На грубый толчок веслом Ефимка не прореагировал, он лишь открыл глаза, и как раз в этот момент испуганный, взъерошенный, в клочкастой шкуре заяц стремглав выскочил слева перед самым носом лодки и, не раздумывая, вытянулся в длинном прыжке через ручей. Прыжок был настолько смел и красив, что все невольно замерли, восхищаясь отвагой зверька.
— Во-о дает!
— Товарищ капитан, на уголечках бы его, а-а… или потушить!?.. — прошептал красноармеец Лаптев и потянулся за винтовкой.
— Я те потушу, стрелок, … мать твою…, — построжал капитан, — тебе бы только по собакам, да вот, по таким мишеням лупить.
— Дак пожрать бы, товарищ капитан.
— А бабу толстую…!?
— Ну-у, Вы скажите, бабу!.. — растянул губы и сладко сощурился солдат.
— Во, во, Вы в самое яблочко, товарищ капитан, — тут же откликнулся второй красноармеец, — у него и в Седельниках, и в Кургановке все самые толстенные его были. А в Глухаревке, в аккурат перед призывом одна краля была, так она когда шла по деревне…
— Хватит Анохин, все, поехали. Думаю, мы где-то у цели.
Капитан не ошибся. Едва прошли крутую излучину, царапаясь правым бортом о голые колючие кусты, как ручей метнулся вперед, вытянулся чуть не по прямой и уткнулся своим дальним концом в могучий, коренастый кедр. Гигантское дерево громадным утесом возвышалось над всем, что росло вокруг. Кедр был одинок во всем обозримом пространстве. Он царил. Справа и слева, и дальше за ним в сиреневой дымке сливались меж собой вершинки березняка с редкими вкраплениями острых елей.
Щербак как завороженный смотрел на приближающегося гиганта. То ли от недосыпа, то ли от страшного утомления ему казалось, что это и не дерево вовсе, а заколдованный великан, который случайно забрел сюда, присел передохнуть, задумался, да так и остался среди чахлых кустов да берез.
Широкоплечий он вольготно раскинул во все стороны свои пышные густые ветви. С барственной леностью, едва заметно пошевеливал ими даже при сильном ветре, который тщетно бился о его мощную грудь, пытаясь проникнуть через плотную крону, но, обессилев, запутывался и терялся в ее темных, тесных лабиринтах.

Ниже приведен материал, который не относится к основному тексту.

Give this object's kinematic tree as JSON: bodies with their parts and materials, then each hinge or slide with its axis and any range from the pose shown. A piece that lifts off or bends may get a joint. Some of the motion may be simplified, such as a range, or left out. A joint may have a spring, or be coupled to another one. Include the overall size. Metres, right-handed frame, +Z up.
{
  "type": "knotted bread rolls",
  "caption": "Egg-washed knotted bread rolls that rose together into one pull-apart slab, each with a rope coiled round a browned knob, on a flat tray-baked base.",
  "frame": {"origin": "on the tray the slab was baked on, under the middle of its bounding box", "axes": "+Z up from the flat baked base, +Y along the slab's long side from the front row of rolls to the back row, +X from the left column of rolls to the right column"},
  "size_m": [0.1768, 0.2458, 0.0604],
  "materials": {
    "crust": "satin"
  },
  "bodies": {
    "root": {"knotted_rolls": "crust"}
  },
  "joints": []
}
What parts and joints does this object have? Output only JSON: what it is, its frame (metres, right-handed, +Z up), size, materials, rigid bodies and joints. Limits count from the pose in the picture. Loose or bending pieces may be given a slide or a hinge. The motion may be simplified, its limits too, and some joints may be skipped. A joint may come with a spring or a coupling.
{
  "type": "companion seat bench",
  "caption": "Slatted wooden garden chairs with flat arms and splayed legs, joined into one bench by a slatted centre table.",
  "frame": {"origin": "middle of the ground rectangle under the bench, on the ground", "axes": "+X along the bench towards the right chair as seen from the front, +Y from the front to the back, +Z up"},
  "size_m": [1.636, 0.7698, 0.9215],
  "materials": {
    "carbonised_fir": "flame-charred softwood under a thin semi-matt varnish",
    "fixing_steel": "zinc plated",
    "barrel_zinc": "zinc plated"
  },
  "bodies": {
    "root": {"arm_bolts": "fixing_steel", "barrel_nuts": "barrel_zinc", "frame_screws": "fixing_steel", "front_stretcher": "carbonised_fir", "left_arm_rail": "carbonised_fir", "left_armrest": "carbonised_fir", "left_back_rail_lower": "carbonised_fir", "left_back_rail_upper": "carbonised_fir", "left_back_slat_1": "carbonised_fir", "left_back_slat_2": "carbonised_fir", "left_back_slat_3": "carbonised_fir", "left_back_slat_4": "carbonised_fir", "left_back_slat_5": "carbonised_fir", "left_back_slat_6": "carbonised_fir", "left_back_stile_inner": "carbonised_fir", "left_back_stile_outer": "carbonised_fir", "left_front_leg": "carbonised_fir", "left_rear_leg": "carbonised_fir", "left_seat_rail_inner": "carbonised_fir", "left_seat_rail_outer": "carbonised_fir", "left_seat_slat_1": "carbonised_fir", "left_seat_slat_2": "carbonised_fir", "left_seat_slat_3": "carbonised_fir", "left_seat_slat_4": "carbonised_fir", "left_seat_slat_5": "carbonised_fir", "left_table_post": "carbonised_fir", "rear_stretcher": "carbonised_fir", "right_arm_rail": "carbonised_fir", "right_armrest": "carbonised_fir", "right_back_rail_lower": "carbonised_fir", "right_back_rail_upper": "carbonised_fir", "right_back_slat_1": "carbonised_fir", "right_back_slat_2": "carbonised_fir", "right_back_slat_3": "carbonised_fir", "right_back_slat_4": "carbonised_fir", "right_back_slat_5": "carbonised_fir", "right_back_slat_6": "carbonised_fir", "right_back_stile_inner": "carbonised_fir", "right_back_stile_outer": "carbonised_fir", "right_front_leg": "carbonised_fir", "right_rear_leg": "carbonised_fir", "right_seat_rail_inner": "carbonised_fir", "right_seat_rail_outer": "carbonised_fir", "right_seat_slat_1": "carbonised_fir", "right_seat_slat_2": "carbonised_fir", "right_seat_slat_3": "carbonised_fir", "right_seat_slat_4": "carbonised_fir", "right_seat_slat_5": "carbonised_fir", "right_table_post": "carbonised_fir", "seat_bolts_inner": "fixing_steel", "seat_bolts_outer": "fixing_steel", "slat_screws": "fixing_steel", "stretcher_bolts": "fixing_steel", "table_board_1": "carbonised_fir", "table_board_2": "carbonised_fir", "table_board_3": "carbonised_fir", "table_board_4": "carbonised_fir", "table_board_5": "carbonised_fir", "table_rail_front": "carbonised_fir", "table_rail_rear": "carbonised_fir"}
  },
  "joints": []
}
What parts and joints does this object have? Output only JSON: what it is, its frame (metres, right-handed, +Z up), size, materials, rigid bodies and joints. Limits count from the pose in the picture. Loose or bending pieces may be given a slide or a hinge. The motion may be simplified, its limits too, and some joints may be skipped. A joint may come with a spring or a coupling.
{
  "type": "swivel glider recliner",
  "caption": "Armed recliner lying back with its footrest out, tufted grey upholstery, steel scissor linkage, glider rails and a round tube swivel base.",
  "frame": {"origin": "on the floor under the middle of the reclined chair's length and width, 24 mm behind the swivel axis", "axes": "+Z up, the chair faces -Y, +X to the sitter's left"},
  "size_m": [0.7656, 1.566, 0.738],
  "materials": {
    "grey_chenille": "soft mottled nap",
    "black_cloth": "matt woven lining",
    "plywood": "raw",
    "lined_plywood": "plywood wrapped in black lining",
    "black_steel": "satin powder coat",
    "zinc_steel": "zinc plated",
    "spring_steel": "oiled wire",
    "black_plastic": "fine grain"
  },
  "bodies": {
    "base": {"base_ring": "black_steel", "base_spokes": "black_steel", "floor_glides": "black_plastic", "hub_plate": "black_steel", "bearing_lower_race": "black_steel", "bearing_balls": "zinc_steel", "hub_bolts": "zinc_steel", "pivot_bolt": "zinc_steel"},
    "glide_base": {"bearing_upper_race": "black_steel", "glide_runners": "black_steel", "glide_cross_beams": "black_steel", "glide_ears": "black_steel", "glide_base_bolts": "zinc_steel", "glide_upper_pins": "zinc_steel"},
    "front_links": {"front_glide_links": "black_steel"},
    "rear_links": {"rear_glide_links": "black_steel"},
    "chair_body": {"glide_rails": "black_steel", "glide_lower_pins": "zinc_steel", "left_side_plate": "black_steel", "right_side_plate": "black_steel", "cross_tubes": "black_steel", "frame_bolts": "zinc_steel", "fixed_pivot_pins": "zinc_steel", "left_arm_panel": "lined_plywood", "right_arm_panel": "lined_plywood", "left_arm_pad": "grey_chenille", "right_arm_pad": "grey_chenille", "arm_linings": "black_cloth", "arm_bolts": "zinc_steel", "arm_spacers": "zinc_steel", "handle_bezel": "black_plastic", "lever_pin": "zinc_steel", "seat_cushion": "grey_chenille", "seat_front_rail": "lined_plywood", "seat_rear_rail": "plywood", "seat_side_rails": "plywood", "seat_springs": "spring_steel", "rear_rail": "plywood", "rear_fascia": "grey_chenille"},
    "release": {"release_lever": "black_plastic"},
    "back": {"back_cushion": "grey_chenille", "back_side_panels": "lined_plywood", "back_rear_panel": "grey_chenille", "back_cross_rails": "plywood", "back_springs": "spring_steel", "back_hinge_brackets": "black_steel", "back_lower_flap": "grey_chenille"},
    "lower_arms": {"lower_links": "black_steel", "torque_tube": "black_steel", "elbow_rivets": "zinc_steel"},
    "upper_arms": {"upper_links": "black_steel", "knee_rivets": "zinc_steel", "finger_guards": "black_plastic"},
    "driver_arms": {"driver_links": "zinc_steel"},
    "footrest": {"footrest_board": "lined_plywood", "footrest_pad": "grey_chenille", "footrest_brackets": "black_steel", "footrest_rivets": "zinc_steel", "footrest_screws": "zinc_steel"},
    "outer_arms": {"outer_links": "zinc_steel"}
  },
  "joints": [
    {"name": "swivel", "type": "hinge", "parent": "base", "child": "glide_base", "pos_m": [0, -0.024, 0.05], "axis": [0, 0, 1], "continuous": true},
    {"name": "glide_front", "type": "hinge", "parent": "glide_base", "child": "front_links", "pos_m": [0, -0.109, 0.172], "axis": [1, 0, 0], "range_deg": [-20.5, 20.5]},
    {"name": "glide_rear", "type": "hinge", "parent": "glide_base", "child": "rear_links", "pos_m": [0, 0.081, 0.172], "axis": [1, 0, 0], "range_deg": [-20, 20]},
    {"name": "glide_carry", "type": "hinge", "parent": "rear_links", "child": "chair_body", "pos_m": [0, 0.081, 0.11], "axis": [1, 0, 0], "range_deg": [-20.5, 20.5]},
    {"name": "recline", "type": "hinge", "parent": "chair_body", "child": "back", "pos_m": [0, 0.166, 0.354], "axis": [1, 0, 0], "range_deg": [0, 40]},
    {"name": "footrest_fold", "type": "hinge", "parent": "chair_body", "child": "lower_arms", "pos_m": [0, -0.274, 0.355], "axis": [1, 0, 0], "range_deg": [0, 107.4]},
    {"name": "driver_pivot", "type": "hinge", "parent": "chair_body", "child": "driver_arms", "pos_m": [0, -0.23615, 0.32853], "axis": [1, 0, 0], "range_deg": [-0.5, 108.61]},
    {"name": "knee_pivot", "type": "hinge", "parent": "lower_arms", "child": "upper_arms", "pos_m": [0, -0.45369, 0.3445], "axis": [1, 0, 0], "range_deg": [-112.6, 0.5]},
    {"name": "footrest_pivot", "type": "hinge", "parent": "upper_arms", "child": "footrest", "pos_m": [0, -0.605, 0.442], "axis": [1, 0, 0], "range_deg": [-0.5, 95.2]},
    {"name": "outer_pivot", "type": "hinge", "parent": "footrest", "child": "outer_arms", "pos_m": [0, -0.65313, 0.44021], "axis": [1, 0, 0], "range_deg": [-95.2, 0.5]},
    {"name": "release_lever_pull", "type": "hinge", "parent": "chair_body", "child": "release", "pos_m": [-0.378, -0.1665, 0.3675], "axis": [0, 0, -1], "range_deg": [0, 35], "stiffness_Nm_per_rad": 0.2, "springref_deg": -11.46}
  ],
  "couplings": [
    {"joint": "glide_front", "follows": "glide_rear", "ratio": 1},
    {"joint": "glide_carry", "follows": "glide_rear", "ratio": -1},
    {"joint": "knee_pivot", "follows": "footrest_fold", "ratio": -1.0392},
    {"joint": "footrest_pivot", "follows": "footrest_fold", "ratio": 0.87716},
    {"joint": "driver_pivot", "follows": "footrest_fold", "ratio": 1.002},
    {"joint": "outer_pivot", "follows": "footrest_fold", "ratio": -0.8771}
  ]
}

Чем ближе подходила лодка к кедру, чем больше этот гигант закрывал собою блеклое, сонное небо, тем явственнее капитан Щербак ощущал у себя во рту нарастание горького вкуса. Так было всегда, когда впереди не просто неудача или поражение, а отвращение к самому себе. Отвращение до тошноты, до рвоты от бессилия и страха. В такие моменты казалось, что все вокруг, и в первую очередь он сам пахнет своими же нечистотами: «Бр-р-р!..»
Вот уже и ручей распался на два рукава. Резко вправо, чуть на взгорок убежал один из них, ставший вдруг разговорчивым. Прозрачный и веселый он быстро пропал в густой щетине кустов перед самым березняком. А второй, плавно обогнув дерево слева, затерялся среди огромных, косматых кочек предвестников близкого болота.